According to our old friend Tom, we have to put up with government so it can keep us safe. That's the deal.
Which of course is why government arranges for Torquay's highly dangerous palm trees to be sawn down, why a 150 year old Monkey Puzzle tree (Araucaria araucana) in Swansea faces the chop for having "hypodermic style" needles, and why the scourge of conkers has been forever banished. Yes, when it comes to health and safety, we can all rest easy in the firm knowledge that our ever-vigilant state is protecting us from every danger.
Except that is, for one area - where the government itself is the danger.
Take hospital hygiene. This morning we get news that despite a stream of top-level orders, plus huge expenditure (including £50m+ on that "deep clean"), a quarter of the government's plague hospitals remain unsafe:
"The Healthcare Commission reports that no improvement has been made on a year ago. In total, 103 out of 391 trusts admitted they did not achieve the minimum requirements, brought in by the Government to help combat the hospital superbugs, MRSA and Clostridium difficile.

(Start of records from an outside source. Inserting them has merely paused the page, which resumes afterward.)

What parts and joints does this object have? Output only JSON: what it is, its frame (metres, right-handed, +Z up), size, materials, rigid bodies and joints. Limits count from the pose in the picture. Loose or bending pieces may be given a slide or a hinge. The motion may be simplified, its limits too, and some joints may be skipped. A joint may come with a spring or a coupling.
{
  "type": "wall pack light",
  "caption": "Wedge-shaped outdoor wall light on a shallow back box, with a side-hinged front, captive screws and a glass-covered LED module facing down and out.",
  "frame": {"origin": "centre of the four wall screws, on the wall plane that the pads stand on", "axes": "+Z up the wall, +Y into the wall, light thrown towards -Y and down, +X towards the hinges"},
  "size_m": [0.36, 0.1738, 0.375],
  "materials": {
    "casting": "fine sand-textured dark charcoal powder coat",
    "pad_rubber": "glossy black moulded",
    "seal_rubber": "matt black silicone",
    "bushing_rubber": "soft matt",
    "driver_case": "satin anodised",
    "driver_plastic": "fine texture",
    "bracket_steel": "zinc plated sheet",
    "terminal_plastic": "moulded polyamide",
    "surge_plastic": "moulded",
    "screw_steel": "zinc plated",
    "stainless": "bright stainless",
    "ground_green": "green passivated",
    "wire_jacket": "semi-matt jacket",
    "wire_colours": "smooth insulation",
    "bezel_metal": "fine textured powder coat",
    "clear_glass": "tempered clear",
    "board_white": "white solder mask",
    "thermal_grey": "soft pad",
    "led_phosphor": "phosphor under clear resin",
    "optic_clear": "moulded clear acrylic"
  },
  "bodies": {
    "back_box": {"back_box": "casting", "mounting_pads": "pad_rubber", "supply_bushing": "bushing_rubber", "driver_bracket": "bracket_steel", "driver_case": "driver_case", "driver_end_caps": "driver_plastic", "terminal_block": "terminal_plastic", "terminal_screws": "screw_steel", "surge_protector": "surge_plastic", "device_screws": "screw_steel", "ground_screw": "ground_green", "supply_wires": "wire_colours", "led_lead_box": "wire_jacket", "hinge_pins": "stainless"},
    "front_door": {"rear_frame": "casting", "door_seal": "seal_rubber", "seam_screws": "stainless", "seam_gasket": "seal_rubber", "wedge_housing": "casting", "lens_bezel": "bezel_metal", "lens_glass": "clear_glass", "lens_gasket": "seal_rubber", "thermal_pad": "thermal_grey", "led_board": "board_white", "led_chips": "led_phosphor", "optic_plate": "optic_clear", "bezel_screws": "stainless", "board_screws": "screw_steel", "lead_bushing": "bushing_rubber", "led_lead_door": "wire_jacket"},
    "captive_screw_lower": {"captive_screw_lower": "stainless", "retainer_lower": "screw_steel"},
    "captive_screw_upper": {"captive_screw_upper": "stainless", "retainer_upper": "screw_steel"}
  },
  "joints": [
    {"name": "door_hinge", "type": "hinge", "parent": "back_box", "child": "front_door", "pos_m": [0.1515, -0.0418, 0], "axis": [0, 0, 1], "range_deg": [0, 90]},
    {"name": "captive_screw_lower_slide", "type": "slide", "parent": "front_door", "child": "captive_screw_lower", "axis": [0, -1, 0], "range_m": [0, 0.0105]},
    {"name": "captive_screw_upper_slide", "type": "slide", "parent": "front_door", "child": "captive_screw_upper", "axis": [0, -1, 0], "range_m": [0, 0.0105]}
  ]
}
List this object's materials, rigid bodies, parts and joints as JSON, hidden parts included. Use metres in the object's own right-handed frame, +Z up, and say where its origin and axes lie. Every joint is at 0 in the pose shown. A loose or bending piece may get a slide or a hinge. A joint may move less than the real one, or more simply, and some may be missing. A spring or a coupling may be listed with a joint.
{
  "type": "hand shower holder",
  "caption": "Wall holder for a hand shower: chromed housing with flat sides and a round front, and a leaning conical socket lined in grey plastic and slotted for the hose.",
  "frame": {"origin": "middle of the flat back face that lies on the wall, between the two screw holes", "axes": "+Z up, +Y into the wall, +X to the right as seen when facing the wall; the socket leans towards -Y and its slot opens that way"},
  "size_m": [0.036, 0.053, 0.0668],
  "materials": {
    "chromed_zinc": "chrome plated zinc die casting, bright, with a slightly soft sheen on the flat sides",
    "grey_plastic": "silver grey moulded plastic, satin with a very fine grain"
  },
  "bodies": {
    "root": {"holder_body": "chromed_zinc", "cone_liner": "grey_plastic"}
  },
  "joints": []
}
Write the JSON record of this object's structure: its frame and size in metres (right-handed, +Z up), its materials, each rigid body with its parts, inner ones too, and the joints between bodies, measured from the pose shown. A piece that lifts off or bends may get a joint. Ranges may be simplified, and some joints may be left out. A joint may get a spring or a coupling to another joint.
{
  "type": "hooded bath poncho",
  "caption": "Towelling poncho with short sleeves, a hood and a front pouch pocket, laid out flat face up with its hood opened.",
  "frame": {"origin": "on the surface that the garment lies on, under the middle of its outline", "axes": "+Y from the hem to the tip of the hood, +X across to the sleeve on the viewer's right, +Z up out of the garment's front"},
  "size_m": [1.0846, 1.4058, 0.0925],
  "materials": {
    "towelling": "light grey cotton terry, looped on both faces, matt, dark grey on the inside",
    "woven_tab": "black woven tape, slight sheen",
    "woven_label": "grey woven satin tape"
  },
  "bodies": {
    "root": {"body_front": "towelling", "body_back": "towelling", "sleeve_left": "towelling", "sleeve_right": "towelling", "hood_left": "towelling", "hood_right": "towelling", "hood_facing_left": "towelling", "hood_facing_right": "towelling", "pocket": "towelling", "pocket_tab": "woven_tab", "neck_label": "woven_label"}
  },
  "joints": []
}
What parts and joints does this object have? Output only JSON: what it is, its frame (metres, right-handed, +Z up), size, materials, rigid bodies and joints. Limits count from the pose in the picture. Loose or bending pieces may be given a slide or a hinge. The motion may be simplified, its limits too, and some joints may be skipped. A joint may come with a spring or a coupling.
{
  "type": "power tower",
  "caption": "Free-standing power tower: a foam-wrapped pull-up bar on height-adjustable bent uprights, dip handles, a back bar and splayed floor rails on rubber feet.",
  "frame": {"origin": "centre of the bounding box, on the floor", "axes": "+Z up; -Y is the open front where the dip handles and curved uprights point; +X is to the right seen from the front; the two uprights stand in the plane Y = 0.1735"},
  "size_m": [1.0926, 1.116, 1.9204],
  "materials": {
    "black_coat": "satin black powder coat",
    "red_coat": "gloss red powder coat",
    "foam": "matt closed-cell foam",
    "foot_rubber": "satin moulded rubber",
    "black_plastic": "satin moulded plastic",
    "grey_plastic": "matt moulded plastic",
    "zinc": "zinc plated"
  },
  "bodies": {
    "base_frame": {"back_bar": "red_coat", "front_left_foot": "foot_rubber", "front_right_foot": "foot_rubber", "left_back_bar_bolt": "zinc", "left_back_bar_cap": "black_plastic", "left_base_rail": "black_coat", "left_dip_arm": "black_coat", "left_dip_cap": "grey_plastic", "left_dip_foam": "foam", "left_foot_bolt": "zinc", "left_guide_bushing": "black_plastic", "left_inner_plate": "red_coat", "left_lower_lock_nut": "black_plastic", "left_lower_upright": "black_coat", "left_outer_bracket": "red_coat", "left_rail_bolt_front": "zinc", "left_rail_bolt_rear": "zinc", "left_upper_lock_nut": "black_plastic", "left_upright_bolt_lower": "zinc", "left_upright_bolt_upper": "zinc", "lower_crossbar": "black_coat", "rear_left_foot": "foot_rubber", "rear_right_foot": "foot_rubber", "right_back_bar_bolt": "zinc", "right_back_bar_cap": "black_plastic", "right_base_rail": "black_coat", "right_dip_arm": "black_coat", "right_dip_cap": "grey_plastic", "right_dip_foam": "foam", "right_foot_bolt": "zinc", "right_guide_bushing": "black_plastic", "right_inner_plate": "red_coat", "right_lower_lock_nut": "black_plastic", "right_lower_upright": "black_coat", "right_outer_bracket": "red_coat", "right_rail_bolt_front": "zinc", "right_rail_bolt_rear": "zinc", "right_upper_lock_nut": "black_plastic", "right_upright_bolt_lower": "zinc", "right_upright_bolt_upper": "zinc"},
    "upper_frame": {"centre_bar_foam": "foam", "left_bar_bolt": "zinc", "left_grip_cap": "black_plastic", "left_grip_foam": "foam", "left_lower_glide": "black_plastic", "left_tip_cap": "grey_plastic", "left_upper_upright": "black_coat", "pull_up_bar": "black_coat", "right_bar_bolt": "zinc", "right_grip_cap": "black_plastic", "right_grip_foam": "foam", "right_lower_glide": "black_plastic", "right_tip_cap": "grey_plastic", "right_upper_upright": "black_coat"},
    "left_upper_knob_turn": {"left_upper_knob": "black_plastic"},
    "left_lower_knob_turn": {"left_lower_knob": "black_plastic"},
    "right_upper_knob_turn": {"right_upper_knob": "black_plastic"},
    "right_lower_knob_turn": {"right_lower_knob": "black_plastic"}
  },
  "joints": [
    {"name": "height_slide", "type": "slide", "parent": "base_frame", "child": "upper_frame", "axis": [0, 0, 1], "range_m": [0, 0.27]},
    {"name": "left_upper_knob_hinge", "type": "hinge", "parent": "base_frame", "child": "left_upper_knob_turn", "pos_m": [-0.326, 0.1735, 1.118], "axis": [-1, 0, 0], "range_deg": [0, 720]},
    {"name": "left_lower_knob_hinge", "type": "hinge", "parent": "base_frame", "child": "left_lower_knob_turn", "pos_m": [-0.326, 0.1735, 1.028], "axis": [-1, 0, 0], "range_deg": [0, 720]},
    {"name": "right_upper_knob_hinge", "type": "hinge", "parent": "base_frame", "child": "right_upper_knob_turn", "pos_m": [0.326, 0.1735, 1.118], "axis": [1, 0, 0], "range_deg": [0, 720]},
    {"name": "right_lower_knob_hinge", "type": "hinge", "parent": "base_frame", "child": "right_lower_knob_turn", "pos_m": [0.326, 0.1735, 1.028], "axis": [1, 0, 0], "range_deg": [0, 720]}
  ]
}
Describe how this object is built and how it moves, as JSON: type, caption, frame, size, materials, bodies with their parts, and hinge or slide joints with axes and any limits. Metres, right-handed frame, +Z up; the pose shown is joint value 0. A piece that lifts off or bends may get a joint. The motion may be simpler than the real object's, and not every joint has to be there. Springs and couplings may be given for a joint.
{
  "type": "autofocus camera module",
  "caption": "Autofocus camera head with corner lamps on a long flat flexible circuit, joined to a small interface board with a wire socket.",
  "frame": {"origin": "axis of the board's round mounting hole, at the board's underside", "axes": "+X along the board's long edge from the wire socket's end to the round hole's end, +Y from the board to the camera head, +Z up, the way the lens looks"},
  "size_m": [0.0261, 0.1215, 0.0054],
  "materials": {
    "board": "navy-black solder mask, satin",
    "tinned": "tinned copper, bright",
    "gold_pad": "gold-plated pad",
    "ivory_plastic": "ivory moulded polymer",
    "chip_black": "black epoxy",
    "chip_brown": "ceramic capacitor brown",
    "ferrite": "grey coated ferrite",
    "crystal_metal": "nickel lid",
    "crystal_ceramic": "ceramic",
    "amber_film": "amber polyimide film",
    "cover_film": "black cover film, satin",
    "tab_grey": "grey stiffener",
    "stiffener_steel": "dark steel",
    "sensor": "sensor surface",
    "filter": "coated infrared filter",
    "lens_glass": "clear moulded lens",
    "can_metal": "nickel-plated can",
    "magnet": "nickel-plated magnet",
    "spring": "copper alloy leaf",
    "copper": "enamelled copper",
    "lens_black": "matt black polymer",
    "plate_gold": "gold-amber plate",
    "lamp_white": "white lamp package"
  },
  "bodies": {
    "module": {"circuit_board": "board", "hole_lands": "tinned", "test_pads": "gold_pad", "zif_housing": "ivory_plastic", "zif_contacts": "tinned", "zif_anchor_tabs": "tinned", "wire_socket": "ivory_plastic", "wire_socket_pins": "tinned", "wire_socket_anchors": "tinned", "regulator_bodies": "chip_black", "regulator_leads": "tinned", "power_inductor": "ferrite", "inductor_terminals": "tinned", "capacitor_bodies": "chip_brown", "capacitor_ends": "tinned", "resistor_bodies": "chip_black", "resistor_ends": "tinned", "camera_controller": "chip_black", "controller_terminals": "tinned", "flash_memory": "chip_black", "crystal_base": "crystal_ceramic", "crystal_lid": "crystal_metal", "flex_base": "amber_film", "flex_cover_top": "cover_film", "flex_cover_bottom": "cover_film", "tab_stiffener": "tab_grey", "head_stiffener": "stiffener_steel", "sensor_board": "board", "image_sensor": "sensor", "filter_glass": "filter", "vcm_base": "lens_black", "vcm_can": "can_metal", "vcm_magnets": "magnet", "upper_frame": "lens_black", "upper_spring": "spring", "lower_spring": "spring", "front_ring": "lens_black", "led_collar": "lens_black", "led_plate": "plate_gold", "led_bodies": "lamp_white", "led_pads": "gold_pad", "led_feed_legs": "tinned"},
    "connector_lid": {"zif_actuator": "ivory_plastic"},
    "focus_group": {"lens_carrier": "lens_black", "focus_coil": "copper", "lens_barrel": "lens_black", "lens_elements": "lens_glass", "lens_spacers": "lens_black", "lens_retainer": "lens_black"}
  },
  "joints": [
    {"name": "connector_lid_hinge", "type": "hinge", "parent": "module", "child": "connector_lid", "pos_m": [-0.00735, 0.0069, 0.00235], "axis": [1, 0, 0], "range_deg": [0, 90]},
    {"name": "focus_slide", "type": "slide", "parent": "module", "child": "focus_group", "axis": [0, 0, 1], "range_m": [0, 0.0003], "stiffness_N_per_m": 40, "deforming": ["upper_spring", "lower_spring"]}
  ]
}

26 per cent of trusts failed to keep facilities clean, did not have adequate infection control or follow guidelines on decontaminating reusable equipment."
Let's just remind ourselves how many people have officially died from MRSA and C difficile in government hospitals:
8,000 in 2006. Compared to around 3,000 deaths in road traffic accidents, and... er... none from entanglements with hypodermic style Monkey Puzzle needles.
Or take the latest shocking revelations on those highly dangerous RAF Nimrods:
"Vital safety features were left out of the design specification for Nimrod surveillance aircraft despite being requested by the Royal Air Force, an inquiry has revealed.
Fuel tank explosion protection and a ban on carrying fuel in the fuselage were both listed as “air staff requirements” (ASR) by the RAF. But they were among several items not included in the final design blueprint known as the “aircraft specification”. The RAF’s comments about the design criteria were rejected by the Ministry of Defence when it drew up the specifications for the aircraft."
"Experts" at the MOD deny this dangerous cheeseparing cost the lives of those 14 servicemen. But then, they would, wouldn't they.
The government routinely accepts safety standards in its own facilities that would not be tolerated in a private sector operation. It is no accident that while NHS hospitals lost those 8000 patients to MRSA and C diff in 2006, in the same year the three main private hospital chains reported not a single confirmed case. And the safety standards applied to its own military aircraft are clearly way short of those it demands for civil planes.